Some find SaaS – the rest may find it thrust upon them
By Martin Banks in Editorial
Posted in SaaS on
The recent suggestions that Software as a Service (SaaS) is likely to become more popular amongst enterprise users is probably good news for the users themselves – the fact that a growing number are starting to think that way means that they are likely to be ready the SaaS surge that may be coming.
For many of them, that surge is likely to be thrust upon them whether they like it or not. With the likes of Microsoft, Google and Yahoo already spending money like there is no tomorrow on building huge datacentres, it is going to be an increasing range of SaaS services that will fill up the capacity currently being installed or in planning. And there is a lot of capacity going in. Google is already well-known for the constant streams of servers and associated kit it has been installing. Microsoft is also in on the act, with recent announcements of new datacentres in Dublin and Chicago – each at some $500m a pop.
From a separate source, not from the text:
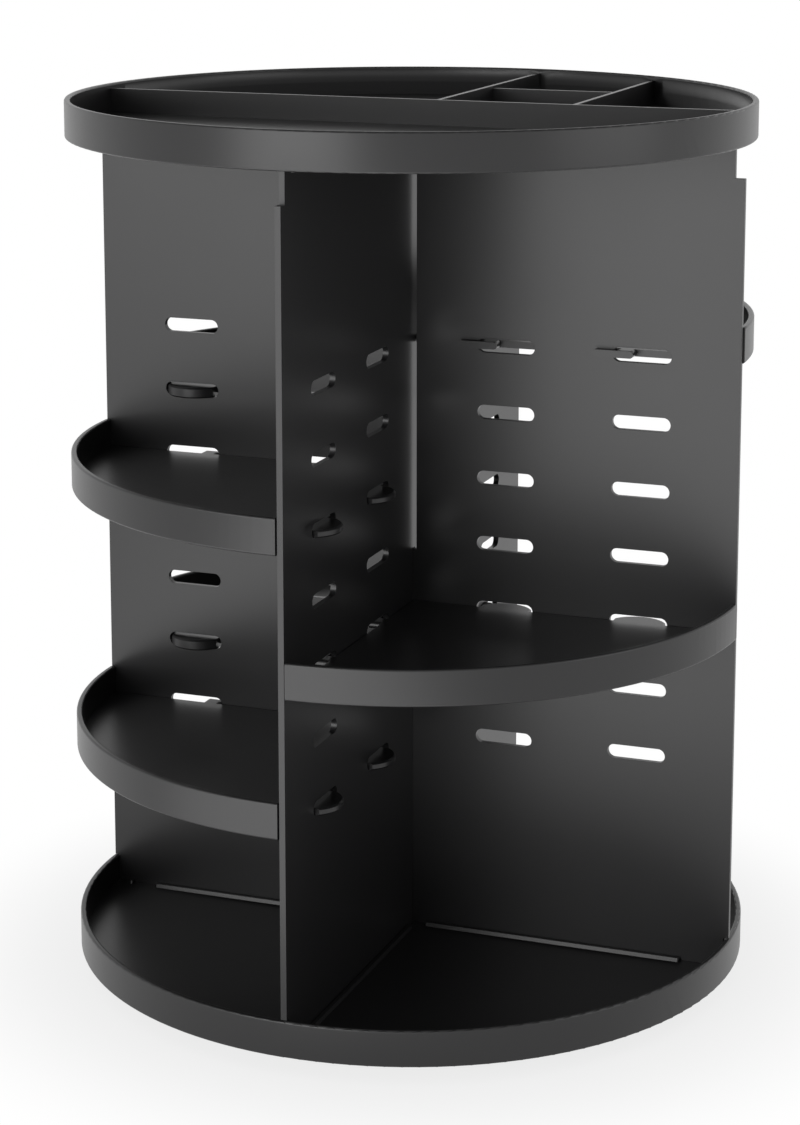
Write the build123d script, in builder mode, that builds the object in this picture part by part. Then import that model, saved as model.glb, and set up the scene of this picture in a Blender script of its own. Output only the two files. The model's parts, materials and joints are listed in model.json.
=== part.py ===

Though it is still often perceived as the new Verb for finding information, Google is arguably the biggest SaaS provider by a country mile, and is only going to get bigger. Its moves into areas such as personal productivity tools also moves it closer to more obvious business applications as well. It can only be expected to move further in that direction – without forsaking its individual consumer users, of course – with more acquisitions of SaaS providers in the business space to join the likes of Urchin and Postini.
Microsoft, while trying hard to catch up with Google in the consumer SaaS market with Live, already has the potential of a serious head start in the business sector of SaaS, not only in terms of its applications suites but also their penetration into the marketplace. And with its acquisition of Softricity it has some technology that could help deliver those applications through a SaaS infrastructure.
Now, to digress just a bit, let us assume that all these vast datacentre resources go purely to servicing the immediate needs of consumers. It may have less immediate impact on enterprise users, who might then see less need to take up SaaS as a front line delivery vehicle. But that would be a serious miss-reading of the runes. What would happen is that a vast army of consumer users will be spawned that is fully expert at exploiting SaaS delivery methodologies, without even knowing it. Any consumer business that then cannot service customers in that way will lose out, probably big time.
In practice, however, that is unlikely to be the scenario, particularly where Microsoft is concerned. For the Big M, business users are still big business, and not something to let slip away without a fight. So offering a SaaS delivery capability, both direct through Live and indirectly through its many levels of business partners, is going to be important.
In fact, now that the company is investing big-time in datacentres it is not difficult to predict the commensurate marketing push. Business users should expect to see Microsoft start to offer some very attractive deals on moving their infrastructure requirements away from onsite facilities and onto a Microsoft hosted service.
And for the smart cookies amongst the CIO community, there could be good mileage to be had in taking one up. Getting the right price terms, over the right time period, with the right Service Level Agreement, all coupled to a Microsoft backside to kick if it doesn’t work well, could prove a tempting prospect to early adopters. It could also be just the kicker that SaaS actually needs to move beyond the status of `nice idea in theory’.
SaaS need not mean doing something `new’
By Martin Banks in Editorial
A few weeks ago came the news that VMware, already well established as the poster child of enterprise server virtualisation, was extending its reach down into the small and medium-sized business world. There is a sub-text to this announcement, however, that opens up the world of Software as a Service (SaaS), not only to the small business user but also to their enterprise equivalent – the small department. Indeed, it has the potential to open up SaaS to major enterprises in the same way they grew to love Linux – by departmental stealth.
SaaS is already getting to be of interest to smaller businesses – as witnessed by the success of offerings like NetSuite, Salesforce.com and many others – but there is still a long way to go for it to have claimed to fulfil its obvious potential. One reason, I suspect, is because there are a large number of potential users with established, legacy applications wondering how they get from where they are to the brave new SaaS world.
`Legacy’ in this context actually means that panoply of applications and office productivity tools that run on Windows. These are not only the staple diet of the small business, either: they are also the bedrock on which most large enterprise departments are built, which means they have the same scope as small businesses to consider SaaS as future delivery option.
As one of the potential stumbling blocks for both parties is likely to be the perceived problem of how they get from the `here’ of on-site applications to the `there’ of hosted, managed SaaS delivery, the ability to re-use existing legacy applications could be just the bridging mechanism they require. With VMware claiming that just about anything that can be run on any x86 architecture can be considered as potentially viable in a small SaaS environment, then much of that fear of doing something new can be removed.
As one of its touchstone little tests, VMware often uses an ancient PC game from the Windows 3.x era, and this has been found to run as an effective deliverable in a multi-tenanted SaaS environment.
Yes, there are likely to be some issues here, not least with seriously non-trivial details such as licence rights on legacy applications in a new environment. But the ability to use VMware to create a small, multi-tenanted SaaS environment re-using existing applications has the potential to provide a very useful start point for not only the small business, but also the enterprise department; and it has often been the case that those departments have been the proving grounds on which significant new developments have been tested.